Historical Rajabai Clock Tower scheduled for restoration

Fort campus of University of Mumbai houses a tall clock tower built in the bygone era which took its iconic form in the precinct around the onset of the British Raj. Rajabai Clock Tower was designed by an English architect, George Gilbert Scott, the experienced hand behind the St Pancras Renaissance Hotel in London. And by no surprise, he fashioned it roughly around Big Ben, the Clock Tower of the Palace of Westminster.

The total cost of construction came to INR 200,000, a hefty sum for the era it was built in. This entire cost was stumped up by Premchand Roychand, a prosperous broker who founded the Bombay Stock Exchange on the condition that the tower be named after his mother Rajabai. The Tower was built with Malad and Porbandar stone along with Burmese Teak wood.

As for many historic buildings in Colaba and the Fort area of Bombay, Rajabai Tower was denied preservation and conservation in the past. Some conservation architects and activists have long fought the battle to preserve this part of physical history in the vicinity and have demanded attention through maintenance. Unfortunately, for progressive India, history is of less importance for the time being. Currently they are bloodthirstily focused on commercially-viable propositions of development.

However, even though conservation architects are in minority, this hasn’t given them a reason to concede their battle. And rightly so. So, with a bit of patience, funds have been raised to meet the estimated budget of restoration (INR 4.2 Crores) donated by Tata Consultancy Services of India. The curious thing to note here is that funding raised is through a private corporation and not public money. The government seems to be always missing from the civic projects.

 

Rajabai Tower under construction (Circa 1875)

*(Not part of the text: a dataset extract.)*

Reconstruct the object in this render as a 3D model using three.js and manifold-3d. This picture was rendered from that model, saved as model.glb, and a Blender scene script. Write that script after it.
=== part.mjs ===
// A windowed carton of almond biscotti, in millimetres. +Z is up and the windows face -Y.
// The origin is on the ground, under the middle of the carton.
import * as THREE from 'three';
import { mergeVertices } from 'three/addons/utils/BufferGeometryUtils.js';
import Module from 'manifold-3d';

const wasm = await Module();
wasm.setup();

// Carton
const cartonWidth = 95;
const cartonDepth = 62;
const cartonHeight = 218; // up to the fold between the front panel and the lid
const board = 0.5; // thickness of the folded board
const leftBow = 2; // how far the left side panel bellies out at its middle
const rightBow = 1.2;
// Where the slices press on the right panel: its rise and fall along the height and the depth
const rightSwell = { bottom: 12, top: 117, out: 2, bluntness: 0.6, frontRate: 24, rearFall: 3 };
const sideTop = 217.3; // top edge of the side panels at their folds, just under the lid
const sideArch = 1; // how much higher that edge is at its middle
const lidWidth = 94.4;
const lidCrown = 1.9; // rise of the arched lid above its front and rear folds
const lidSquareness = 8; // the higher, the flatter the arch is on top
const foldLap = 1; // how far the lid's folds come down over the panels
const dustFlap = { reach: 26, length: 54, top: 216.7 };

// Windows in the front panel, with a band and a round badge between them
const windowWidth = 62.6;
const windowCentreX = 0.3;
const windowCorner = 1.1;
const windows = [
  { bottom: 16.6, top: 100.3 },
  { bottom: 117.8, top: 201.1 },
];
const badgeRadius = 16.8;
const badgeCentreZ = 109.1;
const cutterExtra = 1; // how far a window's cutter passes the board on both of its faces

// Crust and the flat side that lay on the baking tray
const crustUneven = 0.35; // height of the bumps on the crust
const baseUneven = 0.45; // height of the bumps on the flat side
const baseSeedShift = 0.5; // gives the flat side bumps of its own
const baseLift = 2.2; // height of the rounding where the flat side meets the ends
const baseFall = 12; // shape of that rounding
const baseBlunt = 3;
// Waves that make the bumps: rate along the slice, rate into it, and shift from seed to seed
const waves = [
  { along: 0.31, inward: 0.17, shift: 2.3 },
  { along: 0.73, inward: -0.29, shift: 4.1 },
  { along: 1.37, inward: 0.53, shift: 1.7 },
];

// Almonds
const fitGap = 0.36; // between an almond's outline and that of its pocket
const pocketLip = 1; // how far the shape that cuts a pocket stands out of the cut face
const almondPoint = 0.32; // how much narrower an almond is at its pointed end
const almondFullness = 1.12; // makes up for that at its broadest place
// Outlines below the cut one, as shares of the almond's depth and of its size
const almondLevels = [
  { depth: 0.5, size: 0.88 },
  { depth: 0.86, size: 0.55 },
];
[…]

Architecture firm, Somaya and Kalappa of Mumbai have been chosen to carry out this work. The firm, led by architect Brinda Somaya, has been at the forefront in advocacy of restoration of historic built environments across India.

The plan of the commissioned work is not yet been made public but news is that the scope of work will include a thorough cleaning of the façade and repair or replacement of damaged exterior stone, structural strengthening, stopping of water leakage, removal of plants and biological growth, refurbishment of the Burma teak fittings in the library, provision of services like wiring and air-conditioning where they are needed, as well as facilities to help preserve rare books in the library’s collection. The work on the Rajabai Tower is awaiting two things: required approvals from City officials and monsoon season to pass.

Work is expected to begin right after both are taken care of and is expected to be completed in two years time. Amen to that!